Criminal liability follows if the court finds that the management has intentionally caused insolvency or concealed assets in bankruptcy proceedings.
Advice to creditors in bankruptcy proceedings: file your claim on time and pursue the case
To use the opportunities provided by bankruptcy and restructuring proceedings, you must act fast and pursue your interests actively.
It is important to follow the deadline for filing your claim (in the term set by the court). This will allow you to vote at creditors’ meetings, bearing an influence on creditors’ decisions.
It is a good idea for a creditor to be active in the proceedings, take a stand at creditors’ meetings, and cooperate with the insolvency administrator.
If you feel that the process is a waste of time, don’t rush to conclusions. Each case is different, and so are the options to improve your chances.
Sometimes, an insolvent company has conducted transactions shortly before filing for bankruptcy, harming creditors’ interests. The insolvency administrator then has the obligation and the legal tools to overturn those transactions. Also, if the company’s assets have been transferred unlawfully, the insolvency administrator may turn the claims against the company which received the assets, or it may be possible to file a claim against the management body. Such action may also be taken by the creditors if the insolvency administrator is inactive. These options improve the creditors’ chances to satisfy their claims, at least to a larger extent.

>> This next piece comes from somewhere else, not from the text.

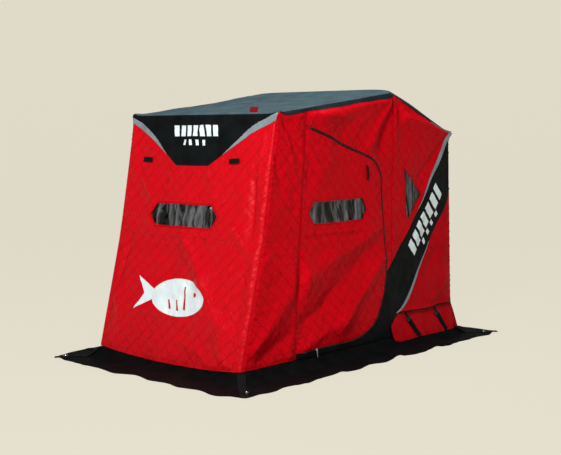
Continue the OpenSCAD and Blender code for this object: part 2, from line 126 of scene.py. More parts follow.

When can restructuring be used?
If payment difficulties are not permanent, restructuring would be the right option to choose. The key for success is the management’s faith in it and their ability to cooperate with the restructuring advisor and creditors, since this will determine the outcome of any restructuring plan.
To restructure claims, payment schedules can be put into place, deadlines can be changed, or claims can be reduced.
As a creditor, always find out if your claim is included in the restructuring plan, since this will determine your rights in the proceedings.